Desired profile for individual members
- High level of integrity to fulfil the governance role and set an example to the rest of the organization and colleagues
- Visionary and strategic thinking
- Commitment to environmental sustainability and the aims of WWF
- Willingness and ability to dedicate sufficient time to the role
- Prepared to put useful relationships at the disposal of WWF’s mission
- A commitment to good governance and experience of how to ensure it in an international Network.
WWF Core Values
Over the years, WWF has become one of the most respected conservation organizations in the world, building an extraordinary reputation worldwide by delivering significant conservation outcomes and combining that with world class ethics and integrity in the pursuit of its Mission. This combination is what makes WWF uniquely successful.
WWF is a global multi-cultural organization, yet deeply rooted locally. WWF uses ethics and integrity as important cultural bridges to navigate in this diversity. A culture which fosters ethics and integrity is powerful, especially in today’s increasingly complex world with historical societal shifts. It helps
WWF achieve its full potential: working better together, building local legitimacy and earning the trust of donors, supporters, governments and partners.
This is why everyone, no matter where they work and what they do, respect at all times WWF’s values of compliance and ethics: loyalty, integrity, trustworthiness, and fairness. These values protect each one individually as well as the whole organization. WWF wants its leaders to lead by example and to uphold and foster a culture of compliance, ethics and integrity, and to provide a secure and respectful environment to help those who come forward in good faith with concerns.
Trustee Profile (Audit/Finance/Risk Management Background)
The Trustee (Audit/Finance/Risk Management) should bring senior executive experience and qualifications in accounting/auditing, risk management and quality assurance. They will have gained this experience at the helm of complex organizations or companies as COO or CFO.
They should have the ability and capacity, after the first year as a member of the International Board, to join the Audit, Risk and Compliance Committee (ARCC).
- Experience of financial and risk assessment and management and auditing processes
- Experience of complex organizational settings
- Ability to guide, coach and influence without direct line management role
- Prior experience as a trustee would be an asset.

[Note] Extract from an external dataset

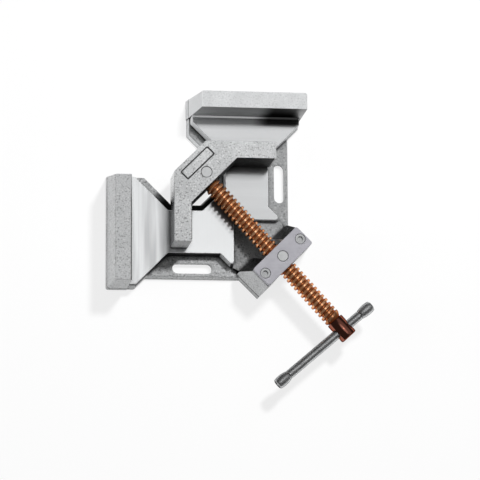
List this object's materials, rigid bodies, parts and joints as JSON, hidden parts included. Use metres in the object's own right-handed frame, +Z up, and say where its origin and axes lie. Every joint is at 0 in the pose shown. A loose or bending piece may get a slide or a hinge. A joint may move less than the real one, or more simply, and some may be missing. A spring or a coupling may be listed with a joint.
{
  "type": "corner clamp",
  "caption": "Right-angle corner clamp: a slotted casting with two fixed jaws, and an L-shaped moving jaw pushed by a swivelling spindle with a sliding bar handle.",
  "frame": {"origin": "on the vertical swivel axis of the nut, at the underside of the casting", "axes": "+Z up out of the underside; -X runs along the arm to the left fixed jaw and +Y along the arm to the upper fixed jaw; the spindle lies near the diagonal between them"},
  "size_m": [0.2573, 0.29, 0.059],
  "materials": {
    "casting": "bare light-alloy casting, fine sand texture, machined pads and clamping faces",
    "strap": "smooth grey steel strap",
    "steel": "bright turned steel",
    "copper": "coppered steel thread",
    "dark": "dark polished steel"
  },
  "bodies": {
    "base": {"base_casting": "casting", "cover_strap": "strap", "strap_screw_left": "steel", "strap_screw_right": "steel"},
    "nut": {"swivel_nut": "steel"},
    "thrust": {"thrust_head": "steel", "neck_dowel_left": "steel", "neck_dowel_right": "steel"},
    "spindle": {"spindle": "copper"},
    "handle": {"handle_bar": "dark", "handle_knob_short_side": "dark", "handle_knob_long_side": "dark"},
    "jaw": {"moving_jaw": "casting"}
  },
  "joints": [
    {"name": "nut_swivel", "type": "hinge", "parent": "base", "child": "nut", "pos_m": [0, 0, 0.037], "axis": [0, 0, 1], "range_deg": [-1.2, 6.8]},
    {"name": "spindle_feed", "type": "slide", "parent": "nut", "child": "thrust", "axis": [-0.6717, 0.7408, 0], "range_m": [-0.07, 0.04]},
    {"name": "spindle_turn", "type": "hinge", "parent": "thrust", "child": "spindle", "pos_m": [0, 0, 0.037], "axis": [-0.6717, 0.7408, 0], "range_deg": [-5036, 2876]},
    {"name": "handle_slide", "type": "slide", "parent": "spindle", "child": "handle", "axis": [-0.7638, -0.6455, 0], "range_m": [-0.0603, 0.0133]},
    {"name": "jaw_swivel", "type": "hinge", "parent": "thrust", "child": "jaw", "pos_m": [-0.07322, 0.08075, 0.037], "axis": [0, 0, 1], "range_deg": [-7.8, 2.2]}
  ],
  "couplings": [
    {"joint": "spindle_feed", "follows": "spindle_turn", "m_per_rad": 0.00079577}
  ]
}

Time Commitment and Nature of Involvement
The International Board holds meetings four times a year (two face-to-face and two virtual) and may be called for extra emergency sessions.
The participation in the ARCC – or another Board committee – implies an additional four meetings per year, not including preparation time and extra ad hoc calls.
Overall, the time commitment required is estimated at up to 20 days a year for the Audit/Finance and Risk Management Trustee and approximately 15 days for the Policy/Global Governance Trustee.
WWF trustees are not remunerated, and besides their willingness and ability to dedicate sufficient time and energy to the role, Trustees should also be prepared to work with their networks and relationships to support WWF’s mission.